Depuis le 15 juin 2016, les entreprises de cette province peuvent adopter le statut de «Community Interest Company», une structure hybride entre l’OBNL et l’entreprise traditionnelle. Elle combine mission sociale et mission financière. L’organisation doit dévoiler sa mission sociale explicite. Elle doit aussi produire un rapport annuel présentant la nature de sa contribution à la société.

La Nouvelle-Écosse a créé un organisme réglementaire pour superviser la contribution des entreprises à mission sociales.

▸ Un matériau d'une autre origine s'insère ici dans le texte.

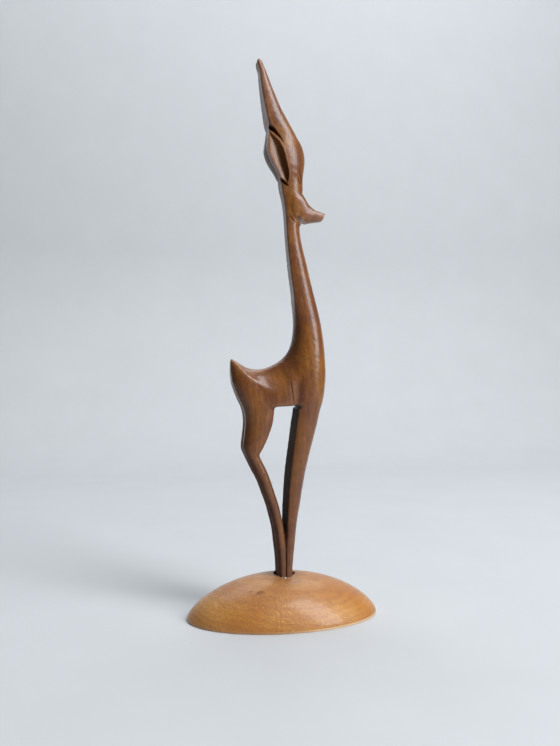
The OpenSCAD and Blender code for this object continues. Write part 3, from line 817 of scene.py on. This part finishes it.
def paintBase(start, place):
    look = baseLook
    drift = place.stretch(0.3, 1, 1).noise(14, 3)
    fromPith = place.stretch(0, 1, 1).moved(0, -look["pithY"], -look["pithZ"]).far()
    layer = fromPith + drift * 6 + place.part(0) * 0.03
    rings = (layer * (2 * np.pi / look["ringWide"])).sine().ramp(-0.6, 1)
    broad = (layer * (2 * np.pi / (look["ringWide"] * 5.3))).sine().ramp(-1, 1)
    fibre = place.stretch(0.05, 1, 1).noise(0.5, 4, 0.6)
    pores = place.stretch(0.09, 1, 1).noise(0.55, 2, 0.5).ramp(0.62, 0.7)
    cloud = place.moved(0, 0, 60).stretch(0.6, 1, 1).noise(17, 4, 0.6).ramp(0.34, 0.68)
    smudge = place.moved(30, 0, 0).noise(3.2, 4, 0.65).ramp(0.5, 0.8)
    base = cloud.tint(look["honey"], look["pale"])
    base = (rings * 0.2 + broad * 0.22 + fibre.ramp(0.35, 0.7) * 0.4).tint(base, look["red"])
    # painted shade: the top of the dome tinted darker and redder
    base = (place.part(2).ramp(9, 21) * (0.3 + smudge * 0.5)).tint(base, look["crown"])
    # painted shade: the dome darkened around the foot
    footFar = place.stretch(1, 0.75, 0).far() + drift * 6
    base = (footFar.ramp(17, 8) * 0.4).tint(base, look["dark"])
    base = (pores * 0.16 + smudge * 0.14).tint(base, look["dark"])
    for x, y, z, wide in look["specks"]:
        near = place.moved(-x, -y, -z).stretch(0.45 / wide, 1 / wide, 1 / wide).far() + fibre * 0.6
        base = (near.ramp(1.25, 0.7) * 0.6).tint(base, look["dark"])
    high = place.part(2)
    # painted highlight along the lower arris, strongest on the right where the light falls
    base = (high.ramp(1.5, 0.7) * place.part(0).ramp(-12, 20, 0.2, 0.8)).tint(base, look["arrisHighlight"])
    check = (place.part(0) + 3.8 - high * 0.9 + drift * 0.8 - 0.4).size().ramp(0.16, 0.06)  # a hairline split
    check = check * high.ramp(3.4, 2.4)
    base = (check * 0.6 * place.part(1).ramp(0, -10)).tint(base, look["dark"])
    gloss = 0.31 + (fibre - 0.5) * 0.14 + pores * 0.15 + smudge * 0.08
    tooling = place.noise(1.5, 3, 0.7) * 0.42 + place.stretch(0.5, 1, 1).noise(4, 2) * 0.12
    return {
        "Base Color": base,
        "Roughness": gloss,
        "height": tooling + fibre * 0.035 - pores * 0.05,
    }


def paintGlue(start, place):
    cloud = place.noise(0.6, 3)
    return {
        "Base Color": cloud.ramp(0.35, 0.65).tint(rgb(0.34, 0.22, 0.12), rgb(0.80, 0.72, 0.62)),
        "Roughness": 0.28 + cloud * 0.3,
        "height": cloud * 0.08,
    }


def paintFloor(start, place):
    cloud = place.noise(60, 3)
    return {
        "Base Color": cloud.tint(rgb(0.53, 0.545, 0.56), rgb(0.58, 0.595, 0.61)),
        "Roughness": 0.62 + cloud * 0.1,
    }


figureWood = material("figureWood", {"Coat Roughness": 0.19, "Specular IOR Level": 0.28}, paintFigure)
baseCoat = {"Coat Weight": 0.3, "Coat Roughness": 0.17, "Specular IOR Level": 0.36}
baseWood = material("baseWood", baseCoat, paintBase)
driedGlue = material("driedGlue", {"IOR": 1.47}, paintGlue)
floorPaint = material("floorPaint", {}, paintFloor)


def finish(piece, look, smoothAngle=None):
    piece.data.materials.clear()
    piece.data.materials.append(look)
    piece.data.shade_smooth()
    if smoothAngle:
        piece.data.set_sharp_from_angle(angle=np.radians(smoothAngle))
    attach(piece, "root")
    return piece


wearAndShade = {
    "reach": 14,  # passes of smoothing that an arris or a hollow is measured against
    "blur": 3,
    "arris": [0.05, 0.22],  # millimetres where it starts to show, and over which it grows
    "hollow": [0.05, 0.25],
    "ear": [0.3, 1.5],
    # strength of the stain and painted shade in the ear's scoop
    "earStainShade": 0.22,
    "earBox": [-10, 3, 231, 257],  # X, then height
    "backShade": [0.12, 0.5],
    "sawnFrom": 24,
    "sawnBack": [-1.5, 112],  # ahead of this X and below this height
    "sawnUnder": [105, 114],
}


def markWearAndShade(mesh):
    # how far each vertex stands out from, or lies below, the mean of the skin around it gives its arrises
    # and its hollows, which take stain and painted shade; faces that look back take painted shade, and faces
    # that look back or down between the legs keep the saw's grey
    spots = coordsOf(mesh) / mm
    neighbours = meanOfNeighbours(mesh)
    normals = np.empty(len(mesh.vertices) * 3)
    mesh.vertices.foreach_get("normal", normals)
    normals = normals.reshape(-1, 3)
    smooth = spots.copy()
    for _ in range(wearAndShade["reach"]):
        smooth += 0.6 * (neighbours(smooth) - smooth)
    stands = np.einsum("ij,ij->i", spots - smooth, normals)[:, None]
    for _ in range(wearAndShade["blur"]):
        stands += 0.6 * (neighbours(stands) - stands)
    stands = stands[:, 0]
    grow = lambda value, start, over: np.clip((value - start) / over, 0, 1)
    x, y, z = spots.T
    backX, frontX, lowZ, highZ = wearAndShade["earBox"]
    inEar = (trunkSide(x, z) - np.abs(y)) * (z > lowZ) * (z < highZ) * (x > backX) * (x < frontX)
    # the ear's scoop darkened by its depth: stain and painted shade
    hollow = np.maximum(grow(-stands, *wearAndShade["hollow"]), wearAndShade["earStainShade"] * grow(inEar, *wearAndShade["ear"]))
    setAttribute(mesh, "arris", grow(stands, *wearAndShade["arris"]))
    setAttribute(mesh, "hollow", hollow)
    # faces that look back, for painted shade
    setAttribute(mesh, "backShade", grow(-normals[:, 0], *wearAndShade["backShade"]))
    backward = grow(-normals[:, 0], 0.6, 0.3) * (x > wearAndShade["sawnBack"][0]) * (z < wearAndShade["sawnBack"][1])
    downward = grow(-normals[:, 2], 0.7, 0.2) * (z > wearAndShade["sawnUnder"][0]) * (z < wearAndShade["sawnUnder"][1])
    sawn = np.clip(backward + downward, 0, 1)[:, None] * (z > wearAndShade["sawnFrom"])[:, None]
    for _ in range(wearAndShade["blur"]):
        sawn = 0.4 * sawn + 0.6 * neighbours(sawn)
    setAttribute(mesh, "sawn", sawn[:, 0])


figure = buildFigure()
markWearAndShade(figure.data)
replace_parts(finish(figure, figureWood, 42), "carved_figure")
print("figure carved,", len(figure.data.polygons), "faces")

base = skin("ovalBase", domeRings())
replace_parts(finish(base, baseWood, 50), "domed_base")
print("base turned,", len(base.data.polygons), "faces")

finish(skin("glueBeads", beadRings()), driedGlue)
seam = bpy.data.objects["glue_seam"]
seam.data.materials.clear()
seam.data.materials.append(driedGlue)
print("glue set")


room = {
    "cameraDistance": 391.4,  # in front of the base's middle
    "cameraHeight": 130.3,
    "cameraAside": 1.63,
    "behindBeam": 11.0,  # degrees: the camera looks a little from behind the animal's right side
    "lens": 35.0,
    "sensor": 36.0,
    "wallY": 900.0,
    "sweep": 350.0,
    "halfWide": 2600.0,
    "nearY": -2200.0,
    "wallTall": 2400.0,
    "world": (0.80, 0.85, 0.90, 1),
    "worldStrength": 0.15,
}

lights = {
    # degrees round from the front to the right, degrees up, metres away, size, watts, colour
    "window": (44, 37, 1.5, (0.6, 1.8), 34, (0.96, 0.98, 1.0)),
    "wallWash": (178, 62, 1.3, (1.6, 0.8), 10, (0.94, 0.97, 1.0)),
}


def placeCamera():
    turn = np.radians(room["behindBeam"])
    ahead = np.array([np.sin(turn), np.cos(turn), 0])
    right = np.array([np.cos(turn), -np.sin(turn), 0])
    back = ahead * room["cameraDistance"] + right * room["cameraAside"]
    spot = np.array([0, 0, room["cameraHeight"]]) - back
    data = bpy.data.cameras.new("camera")
    data.lens, data.sensor_width, data.clip_start = room["lens"], room["sensor"], 0.01
    camera = bpy.data.objects.new("camera", data)
    camera.location = spot * mm
    camera.rotation_euler = (np.pi / 2, 0, -turn)
    bpy.context.scene.collection.objects.link(camera)
    bpy.context.scene.camera = camera


def placeLight(name, azimuth, elevation, distance, size, watts, tint, aim=0.14):
    a, e = np.radians(azimuth), np.radians(elevation)
    away = Vector((np.sin(a) * np.cos(e), -np.cos(a) * np.cos(e), np.sin(e)))
    data = bpy.data.lights.new(name, "AREA")
    data.shape, data.size, data.size_y, data.energy, data.color = "RECTANGLE", size[0], size[1], watts, tint
    light = bpy.data.objects.new(name, data)
    light.location = Vector((0, 0, aim)) + away * distance
    light.rotation_euler = (-away).to_track_quat("-Z", "Y").to_euler()
    bpy.context.scene.collection.objects.link(light)


def sweepFloor():
    # a floor that turns up into a wall: a straight run, a quarter circle and an upright, carried sideways
    curve = np.linspace(0, np.pi / 2, 24)
    bend, y0 = room["sweep"], room["wallY"] - room["sweep"]
    y = np.concatenate([[room["nearY"]], y0 + bend * np.sin(curve), [room["wallY"]]])
    z = np.concatenate([[0], bend * (1 - np.cos(curve)), [room["wallTall"]]])
    x = np.array([-room["halfWide"], room["halfWide"]])[:, None]
    points = np.stack([x + 0 * y, y + 0 * x, z + 0 * x], -1).reshape(-1, 3) * mm
    n = len(y)
    k = np.arange(n - 1)
    mesh = bpy.data.meshes.new("floor")
    mesh.from_pydata(points.tolist(), [], np.stack([k, n + k, n + k + 1, k + 1], -1).tolist())
    mesh.materials.append(floorPaint)
    mesh.shade_smooth()
    floor = bpy.data.objects.new("floor", mesh)
    bpy.context.scene.collection.objects.link(floor)


placeCamera()
for name, values in lights.items():
    placeLight(name, *values)
world = bpy.data.worlds.new("room")
world.use_nodes = True
sky = world.node_tree.nodes["Background"].inputs
sky["Color"].default_value, sky["Strength"].default_value = room["world"], room["worldStrength"]
bpy.context.scene.world = world
bpy.context.scene.view_settings.view_transform = "Standard"
sweepFloor()
print("room set")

Au Québec, il n’existe pas de statut juridique hybride. Les entreprises peuvent opter pour la certification B Corp qui valide la triple mission sociale, environnementale et financière. Il ne s’agit toutefois pas d’un statut juridique.

«Les dirigeants et les administrateurs n’ont pas la partie facile, estime Ivan Tchotourian. Ils sont conscients qu’il faut s’intéresser à la responsabilité sociale des entreprises. Mais ils ont les mains liées avec une mission qui met l’emphase sur une seule partie prenante, les actionnaires. On assiste à un mouvement qui tente de leur donner une marge de manœuvre en ajustant le cadre juridique des sociétés par actions.»

Voilà, j’ai parlé d’un des thèmes chouchous du nouveau gouvernement du Québec: l’économie et les entreprises.

(Pour ceux et celles qui veulent en savoir davantage sur l’entreprise hybride, en novembre paraîtra l’ouvrage, «L’entreprise hybride : le Canada devrait-il légiférer?», aux éditions Yvon Blais , sous la supervision d’Ivan Tchotourian.)